Months passed and there was no assuaging of this allergy. But don't think, either, that it concerned me too much; I was far too busy reading from genres that I had never been interested in before: I read economic history, South American anthropology, theories about play and complexity. In short, it was a minor renaissance (one I may have felt better about not qualifying had I been reading about Florentine history rather than Venetian) after which I chose a couple novels to read.
The first of these was Goethe's The Sorrows of Young Werther, chosen because it was used in Roland Barthes's A Lover's Discourse. To the degree that Barthes made it sound like the original encyclopedia of love - his being only a second, abecedarian attempt at the same goal - I read into it all the faults of a solipsistic romanticism. This, combined with the fact that I was failing badly at my attempt to like it, made me repeatedly put off reading the slim volume, to the point of denying myself other reading. It took me a week to get through its hundred pages.
It's never been unheard of for me to dislike a book of any sort that I'm excited about reading, so that failure was not altogether surprising. I chose my next novel more carefully, as a chaser to two more theoretical texts which I'd just read: Johan Huizinga's Homo Ludens and Mark C. Taylor's The Moment of Complexity; I chose Herman Hesse's The Glass Bead Game. Almost everything about this book suggested that I would like it, from the interest Hesse and I share in monasticism to a very interesting Wikipedia article cataloguing attempts at creating a glass bead game from the scant details that Hesse gives about it.
Predictable - by the very fact of my including it here - as the outcome of my attempt at reading The Glass Bead Game was, it did join with one as yet undisclosed fact to hint at why I felt such repulsion toward novels. The fact was that: even though my distaste for the genre has not, to this day, waned, but steadily increases in the face of any attempt at curbing it, one novelist alone requires no rapprochement; that my fondness for him continues still, almost as if it were never interrupted, and that I was able to pick up a novel of his and scarcely remember that I had ever, in some forgotten but evidently binding moment, abjured his genre so completely. That author is Henry James.

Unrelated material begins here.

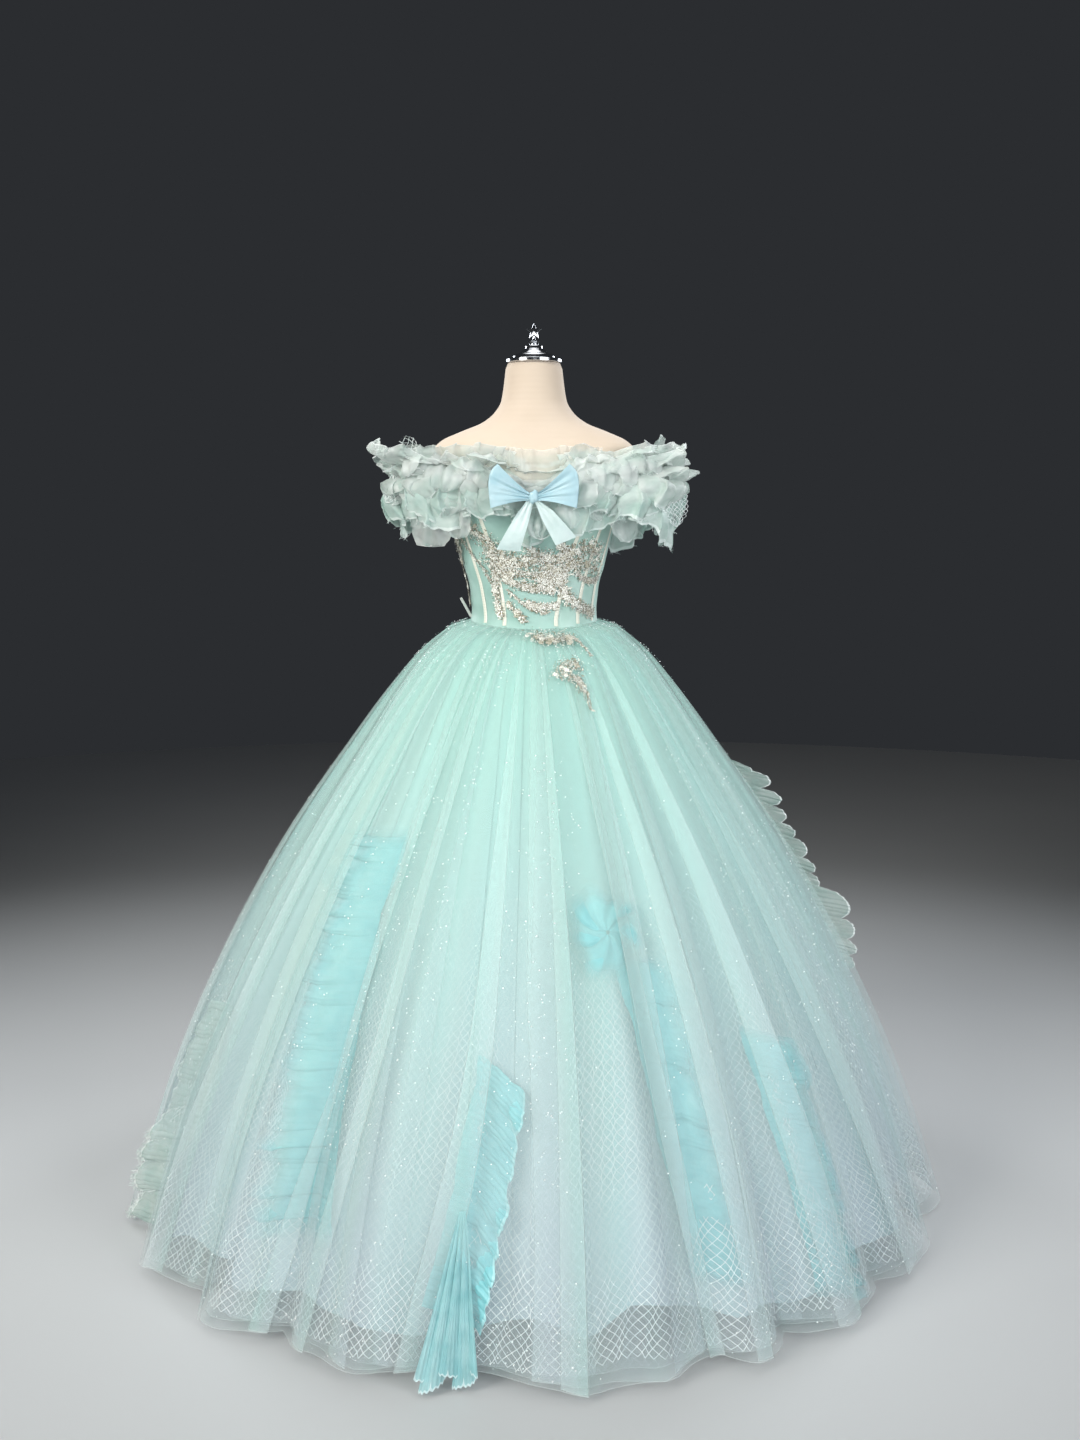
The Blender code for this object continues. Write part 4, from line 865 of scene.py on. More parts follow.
# Single loops and petals of organza among the tiers: angle, height and distance out of the root,
# direction as outward, up and along shares, length, width, pointedness, cup, how far it curls
# under in radians, pleats.
PETALS = (
    (-84, 1.372, 0.046, (0.85, 0.35, 0.05), 0.086, 0.056, 0.10, 0.30, 0.5, 0),
    (-80, 1.366, 0.046, (0.90, 0.10, 0.30), 0.078, 0.044, 0.05, -0.35, 0.4, 0),
    (-96, 1.358, 0.048, (0.92, -0.12, -0.2), 0.078, 0.040, 0.05, 0.35, 0.5, 0),
    (-82, 1.350, 0.056, (0.80, -0.45, 0.1), 0.070, 0.050, 0.15, 0.30, 0.6, 0),
    (-76, 1.330, 0.052, (0.55, -0.75, 0.15), 0.074, 0.052, 0.25, 0.25, 0.8, 0),
    (-66, 1.318, 0.046, (0.20, -0.95, 0.00), 0.098, 0.092, 0.00, 0.30, 0.5, 7),
    (-52, 1.314, 0.022, (0.24, -0.95, 0.10), 0.078, 0.062, 0.05, 0.25, 0.5, 4),
    (-72, 1.372, 0.036, (0.60, 0.45, 0.40), 0.078, 0.058, 0.00, 0.30, 2.0, 0),
    (-60, 1.366, 0.026, (0.75, 0.30, 0.30), 0.080, 0.062, 0.00, 0.35, 2.2, 0),
    (-48, 1.366, 0.020, (0.80, 0.20, 0.00), 0.078, 0.066, 0.00, 0.40, 2.2, 0),
    (-36, 1.362, 0.014, (0.80, 0.30, -0.30), 0.064, 0.058, 0.00, 0.40, 2.2, 0),
    (-54, 1.342, 0.024, (0.75, -0.30, 0.20), 0.074, 0.064, 0.00, 0.35, 1.8, 0),
    (-38, 1.340, 0.018, (0.65, -0.40, -0.10), 0.064, 0.058, 0.05, 0.35, 1.6, 0),
    (-26, 1.336, 0.014, (0.50, -0.60, -0.30), 0.056, 0.048, 0.05, 0.35, 1.0, 0),
    (84, 1.378, 0.046, (0.40, 0.85, -0.10), 0.060, 0.040, 0.85, 0.35, 0.2, 0),
    (88, 1.368, 0.036, (0.97, 0.08, 0.00), 0.058, 0.064, 0.90, 0.25, 0.2, 3),
    (76, 1.360, 0.036, (0.90, -0.05, 0.25), 0.060, 0.056, 0.30, 0.30, 0.8, 0),
    (94, 1.352, 0.036, (0.92, -0.30, 0.10), 0.052, 0.056, 0.45, 0.25, 0.6, 4),
    (70, 1.344, 0.036, (0.62, -0.62, 0.25), 0.064, 0.060, 0.20, 0.20, 0.7, 5),
    (58, 1.338, 0.036, (0.50, -0.72, 0.45), 0.078, 0.064, 0.10, 0.12, 0.5, 6),
    (44, 1.334, 0.028, (0.40, -0.76, 0.50), 0.076, 0.056, 0.08, 0.10, 0.4, 6),
    (30, 1.330, 0.020, (0.35, -0.82, 0.42), 0.068, 0.046, 0.05, 0.12, 0.4, 4),
    (57, 1.318, 0.022, (0.30, -0.92, 0.20), 0.090, 0.070, 0.15, 0.20, 0.5, 4),
    (38, 1.364, 0.018, (0.80, 0.25, 0.15), 0.070, 0.060, 0.00, 0.40, 2.2, 0),
    (52, 1.368, 0.024, (0.75, 0.30, 0.10), 0.076, 0.064, 0.00, 0.35, 2.1, 0),
    (66, 1.372, 0.034, (0.65, 0.45, 0.10), 0.072, 0.058, 0.05, 0.30, 1.8, 0),
    (28, 1.374, 0.012, (0.35, 0.80, 0.10), 0.040, 0.050, 0.00, 0.20, 0.5, 0),
    (2, 1.296, 0.020, (0.30, -0.90, 0.10), 0.058, 0.052, 0.30, 0.30, 0.4, 3),
    (18, 1.304, 0.022, (0.30, -0.90, 0.10), 0.050, 0.048, 0.10, 0.25, 0.4, 0),
)
PETAL_ROWS, PETAL_COLUMNS = 16, 17
SCATTERED_LOOPS = 130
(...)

To explain even partially why it is that the man commonly referred to as "The Master" has escaped my otherwise catholic disgust with the novel, I need to conjure an image of the author as exegete-pope, prescribing ex cathedra, from a set of precepts acknowledged as immanent to our experience as humans, a set of rituals that he claims are contained logically therein. When our pope manqué lights the censer, his novel's characters might fall in love or break a leg; or at the sign of the cross, his characters writhe out a morbid exeunt - all as, the theory goes, a natural outpouring of their beings. This is all very good for blueprints, but I can't help feeling that we should be speaking in the specie of experience: about senses, preoccupations, moments when we pay more attention to the celebrants around us than the ritual at hand.
So as Hesse slathers mortar onto the façade of his holy man, Joseph Knecht, all the while devising the rituals that will, naturally, bring about their end inside of him, Henry James might stroll. He might follow his curiosity down whatever alley it leads him, constructing with hands in his pockets an architecture from the path he takes as he negotiates permissions and intimacies, inside and outside - his path as he creates a theory of the bourgeois native's curious religion.
In the same meeting with my professor-mentor that I mentioned earlier, she charged me with "seeing what is just over the horizon - what's still latent in our thought." Though I'm sure I'll find James there too, I can't help reflecting that the horizon always moves with the traveler; I can't help seeing my instinctive disgust with the novel as a charge to find new ways of expressing our shared curiosity.